Miras hukuku, bir kişinin ölümüyle birlikte malvarlığının kimlere, nasıl ve ne şekilde geçeceğini düzenleyen bir özel hukuk dalıdır. Kişinin ölümünden sonra geride bıraktığı hak ve borçların yasal mirasçılara intikalini sağlar. Miras hukuku, murisin (ölen kişinin) malvarlığının mirasçılara geçişini ve bu süreçte doğabilecek hukuki ilişkileri düzenler. Yasal ve atanmış mirasçılar, mirasın reddi, vasiyetname, miras paylaşımı, saklı pay gibi konuları içerir. Mirasın adil ve düzenli şekilde intikalini sağlamak, mirasçılar arasında doğabilecek uyuşmazlıkları önlemek miras hukukunun amaçları arasındadır. Sizlerle uygulamada çokça karşılaşılan uyuşmazlıklara ilişkin bazı içtihat metinlerini paylaşacağız.

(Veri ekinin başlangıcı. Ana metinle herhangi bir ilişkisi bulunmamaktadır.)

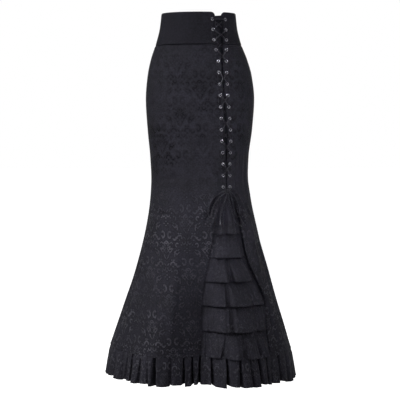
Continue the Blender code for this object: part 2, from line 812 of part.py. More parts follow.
def main():
    for thing in list(bpy.data.objects):
        bpy.data.objects.remove(thing)
    parts = collection("mermaid_fishtail_skirt")
    cutters = collection("cutters")
    cloth, metal, satin = material(*JACQUARD), material(*METAL), material(*SATIN)
    band = make_waistband(cloth, parts)
    body = make_body(cloth, parts)
    make_underlay(cloth, parts)
    make_godet(cloth, parts)
    make_hem_ruffle(cloth, parts)
    make_eyelets(metal, parts, cutters, {"band": band, "body": body})
    make_lace(satin, parts)
    make_bow(satin, metal, parts)


main()
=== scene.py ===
"""Looks of the mermaid skirt: fine cloth with its folds and gathers, damask jacquard, eyelets, lace and bow.

Metres, in the CAD model's frame: +Z up, the front faces -Y, +X is the viewer's right and the origin is
the centre of the waistband. A cloth point is an angle round the skirt from the front towards +X, a
height and a distance out from the fitted form. Grids of such points are numpy arrays.
"""

import math
from collections import namedtuple

import bmesh
import bpy
import numpy as np
from mathutils import Matrix, Vector


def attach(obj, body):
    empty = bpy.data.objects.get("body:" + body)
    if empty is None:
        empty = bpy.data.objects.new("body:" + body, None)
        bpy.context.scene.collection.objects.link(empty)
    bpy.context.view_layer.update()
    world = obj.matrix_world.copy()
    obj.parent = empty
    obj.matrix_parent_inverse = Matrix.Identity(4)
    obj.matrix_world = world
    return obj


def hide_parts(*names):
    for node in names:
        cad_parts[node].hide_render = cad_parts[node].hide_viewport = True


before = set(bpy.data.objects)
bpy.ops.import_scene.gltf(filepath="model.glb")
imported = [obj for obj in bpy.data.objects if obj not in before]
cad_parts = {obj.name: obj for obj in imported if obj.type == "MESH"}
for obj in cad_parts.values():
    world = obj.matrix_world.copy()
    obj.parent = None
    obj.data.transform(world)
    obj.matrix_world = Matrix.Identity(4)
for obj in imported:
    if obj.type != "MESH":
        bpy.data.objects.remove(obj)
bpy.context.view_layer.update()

# Camera: the photograph's frame shows 1.2 m at the skirt's distance
CAMERA_PLACE = (0.0, -4.2, -0.304)
CAMERA_AIM = (0.0, 0.0, -0.513)
SENSOR = 36.0
SEEN_WIDTH = 1.2
CAMERA_REACH = 40.0

# Studio
FLOOR_HEIGHT = -1.25
FLOOR_SIZE = 60.0
FLOOR_COLOUR = (0.96, 0.96, 0.96)
FLOOR_ROUGHNESS = 0.9
FLOOR_GLOW = 0.72
SKY_SEEN = 1.0
SKY_LIGHT = 0.36
Lamp = namedtuple("Lamp", "name place aim size power spread")
LAMPS = (
    Lamp("key", (-3.53, -1.65, 1.27), (0.0, 0.0, -0.55), 1.5, 128.0, 180),
    Lamp("fill", (3.53, -1.65, 1.27), (0.0, 0.0, -0.55), 1.5, 16.0, 180),
    Lamp("front", (-1.30, -3.85, 0.92), (0.0, 0.0, -0.55), 1.5, 18.0, 180),
    Lamp("hip_left", (-1.05, -3.90, 0.90), (0.0, 0.0, -0.40), 0.8, 0.46, 13),
    Lamp("hip_right", (2.40, -3.20, 0.90), (0.0, 0.0, -0.40), 0.8, 1.12, 13),
)

# Cloth
CLOTH = 0.0011
BAND_CLOTH = 0.0022
SEAM_GAP = 0.0006
BAND_SEAM_GAP = 0.0010
LAYER_GAP = 0.0010
GATHER_GAP = 0.0004
GODET_HEM_GAP = 0.0009
SEAM_ROLL = 0.0050
SEAM_SINK = 0.0009
FIT_ROUNDS = 4
ALLOWANCE = 0.0035
LAP = 0.0020
LAP_DROP = 0.0016
EDGE_RADIUS = 1.08
EDGE_TURNS = (0, 30, 60, 90)
EDGE_INSETS = (0.0015, 0.0032)
RUFFLE_LAP = 0.0030
RUFFLE_LAP_DEPTH = 0.0018
HEM_WIDTH = 0.0070
HEM_STEP = 0.0005
HEM_STEP_OVER = 0.001

# The fitted form, one row for each section of it, and the step in metres or radians that its slopes use
NEARBY = 0.001
Section = namedtuple("Section", "height half_width front_depth back_depth centre_x")
FORM = (
    Section(0.044, 0.1105, 0.084, 0.088, -0.0045),
    Section(0.000, 0.1150, 0.087, 0.092, -0.0045),
    Section(-0.047, 0.1270, 0.093, 0.103, -0.0045),
    Section(-0.093, 0.1435, 0.100, 0.118, -0.0030),
    Section(-0.145, 0.1560, 0.106, 0.131, -0.0010),
    Section(-0.210, 0.1620, 0.109, 0.137, 0.0),
    Section(-0.300, 0.1565, 0.111, 0.128, -0.0005),
    Section(-0.380, 0.1475, 0.112, 0.117, -0.0018),
    Section(-0.440, 0.1450, 0.113, 0.114, -0.0012),
    Section(-0.505, 0.1505, 0.118, 0.120, 0.0015),
    Section(-0.615, 0.1710, 0.137, 0.148, 0.0045),
    Section(-0.723, 0.1985, 0.163, 0.186, 0.0040),
    Section(-0.831, 0.2320, 0.197, 0.231, 0.0010),
    Section(-0.948, 0.2710, 0.238, 0.281, 0.0),
    Section(-1.017, 0.2940, 0.262, 0.310, 0.0),
)

# The largest folds of the flare: how far each moves the cloth at the hem, and where it starts
Flute = namedtuple("Flute", "angle half_width depth start")
FLUTES = (
    Flute(2, 22, -0.060, -0.55),
    Flute(-14, 12, -0.010, -0.60),
    Flute(-29, 13, 0.014, -0.60),
    Flute(-54, 11, -0.006, -0.64),
    Flute(-71, 10, 0.004, -0.66),
    Flute(26, 12, 0.006, -0.60),
    Flute(51, 12, -0.011, -0.54),
    Flute(70, 10, 0.004, -0.62),
    Flute(115, 14, 0.006, -0.62),
    Flute(134, 15, -0.012, -0.58),
    Flute(158, 14, 0.009, -0.60),
    Flute(180, 13, -0.012, -0.56),
    Flute(-157, 15, 0.010, -0.58),
    Flute(-132, 15, -0.011, -0.60),
    Flute(-112, 12, 0.005, -0.64),
)

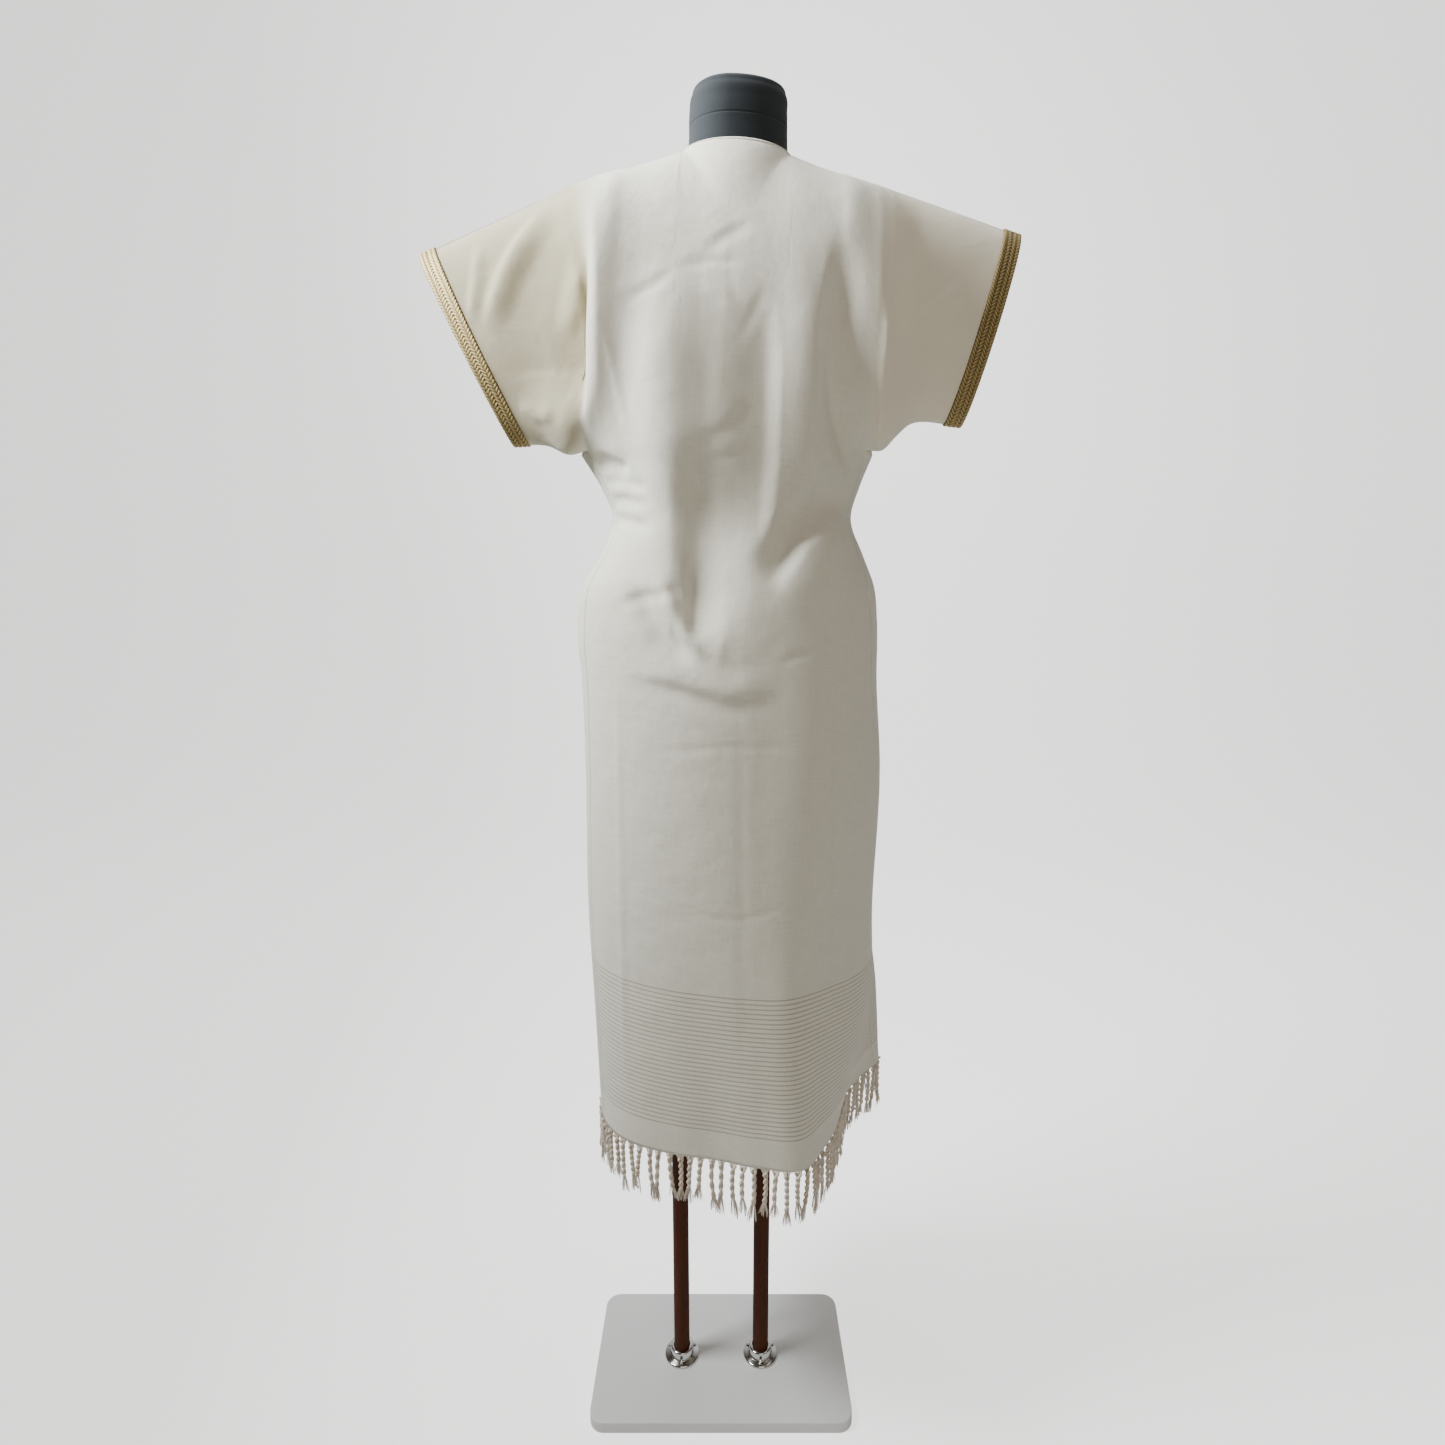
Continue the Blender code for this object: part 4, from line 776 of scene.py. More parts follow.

Yargıtay Hukuk Genel Kurulu
2017/1247 E. 2020/47 K.
Anne ve babasına bakan evlada tek bir taşınmazın satış yolu ile devri, muvazaalı işlem niteliğinde değildir.
Yargıtay 7. Hukuk Dairesi
2021/6440 E. 2021/1911 K.
Miras reddedilmiş olsa bile, müteveffanın emekli maaşı ve emeklilik ikramiyesi mirasçılara ödenmelidir.
Yargıtay 7. Hukuk Dairesi
2023/864 E. 2024/883 K.
Atanmış mirasçılığın söz konusu olduğu hallerde, vasiyetnamenin tenfizi davası yerine Sulh Hukuk Mahkemesinden mirasçı olunduğuna dair kararın alınmasının yeterli olduğu, vasiyetnamenin tenfizi davası açmakta davacının hukuki yararının bulunmadığı belirtilmiştir.
Yargıtay 3. Hukuk Dairesi
20.12.2010 T. 2010/15137 E. 2010/20977 K.
Mirasın birinci derecedeki mirasçıların tamamı tarafından reddedilmesi halinde miras, ikinci derecedeki mirasçılara geçmez. Terekenin tasfiyesi sağlanır ve borçları ödendikten sonra geriye kalan kısım, miras reddedilmemiş gibi birinci derece mirasçılara verilir.
Yargıtay 4. Hukuk Dairesi
2020/1985 E. 2020/2139 K.
Her ne kadar muris muvazaası nedeniyle taşınırların satışı iptal edilemese de, trafiğe kayıtlı taşınır araçlar bu kuralın istisnasını oluşturur.